We have all heard (or preached) that moralistic sermon, right? The one where the preacher (who is still a good man, by the way; it’s not easy to present God’s Word to God’s people every week) asks us to turn to Joshua 1:9 and spends twenty-five minutes exhorting us all to “be strong and courageous” because Joshua was so. Or the one where we are exhorted to show generosity in hardship like Elisha’s widowed supporter. These are the kind of expository maneuvers which can be performed on any story where the flow of the narrative ends with the righteous rewarded and the wicked punished. We may profit just as much from a homily which takes as its text “Old Mother Hubbard,” and which admonishes us to be diligent and hardworking, to lay up for lean times.
The point is, these moralistic sermons and teachings, rather than applying the sacred text in the way it was intended, obscure the true message of the text and in the end are powerless to bring about the true ethical change which is their aim. Try as you might to exhort me to courage in the face of fear and challenge, I am no Joshua, and when the obstacle before me seems too large for what I thought I could handle, your sermon last Sunday loses its ability to strengthen and hold me up. There is no true link between the modern hearer and the ancient hero.
This is where the apostolic conviction comes in. It claims that all of Scripture, rather than being a cipher from which I may glean moral directive if I can, is a story. The apostles held that Scripture, with all its facets and in all its genres, is a single story about a single offspring who is the object of saving faith. Every faithful son and daughter looks like that Son. Every enemy is his enemy, and every victory is a prelude to his final victory.
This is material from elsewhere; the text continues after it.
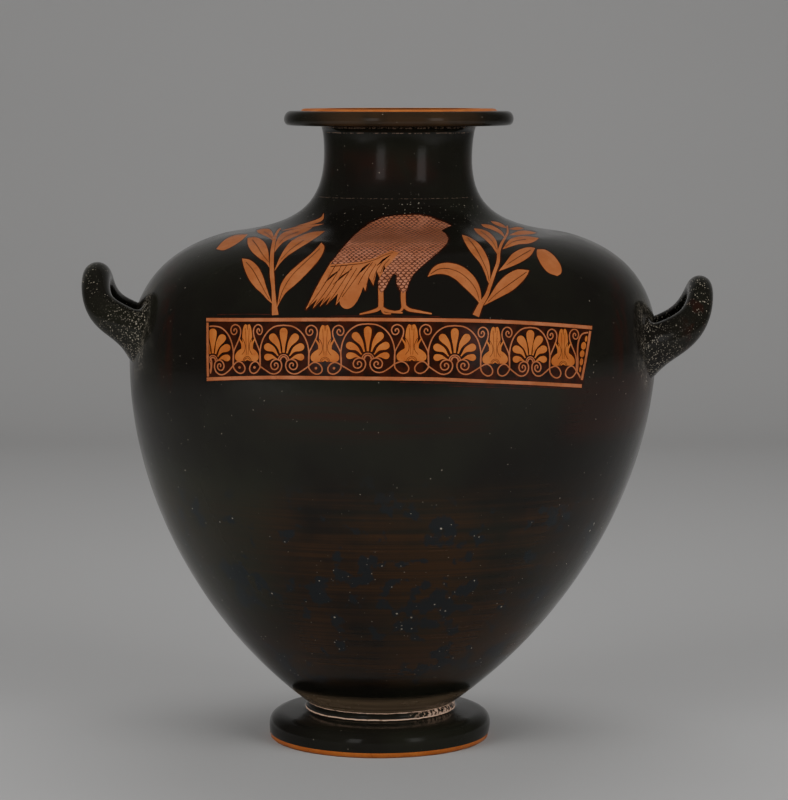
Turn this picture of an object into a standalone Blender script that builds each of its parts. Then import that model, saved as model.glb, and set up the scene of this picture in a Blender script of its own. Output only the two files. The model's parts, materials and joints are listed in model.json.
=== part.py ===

A method for reading Scripture emerges from this conviction. It holds that events in the Old Testament really did happen, and do need to be understood fully in their context before being used as starting blocks. Having understood the story or passage in question, the next step is to see Christ where he may be seen as fulfilling what is promised. By the way, this isn’t like that game you played as a child where you lay down on the grass and stared up at the sky, willing elephants and battleships to emerge from the shapeless clouds. Rather, it is much more like an Easter egg hunt–no matter how difficult it is to find the egg, you can be assured that it is there because hey, it’s Easter.
It is only after we see Christ for who he is as he has revealed himself in the Word that we see ourselves in him as his redeemed people. When we see that Joshua, the strong and fearless commander of the Lord’s army, is a shadow, a picture, a type of the greater Joshua who defeats the enemies of God and provides his people with an eternal inheritance, then whom have we to fear? What might can stand against the divine and risen Christ who works on our behalf? Courage is a foregone conclusion at that point. There is a moral imperative here, but it can only exist in its connection to the redemptive fiat standing over our lives as those who are in Christ.
The moralistic method of interpreting Scripture is a crab-walk, a graceless two-step from the figures of the Old Testament to you and I. The apostolic method is a beautiful dance, a three-step waltz between the Old and New in which Christ is glorified and his people redeemed.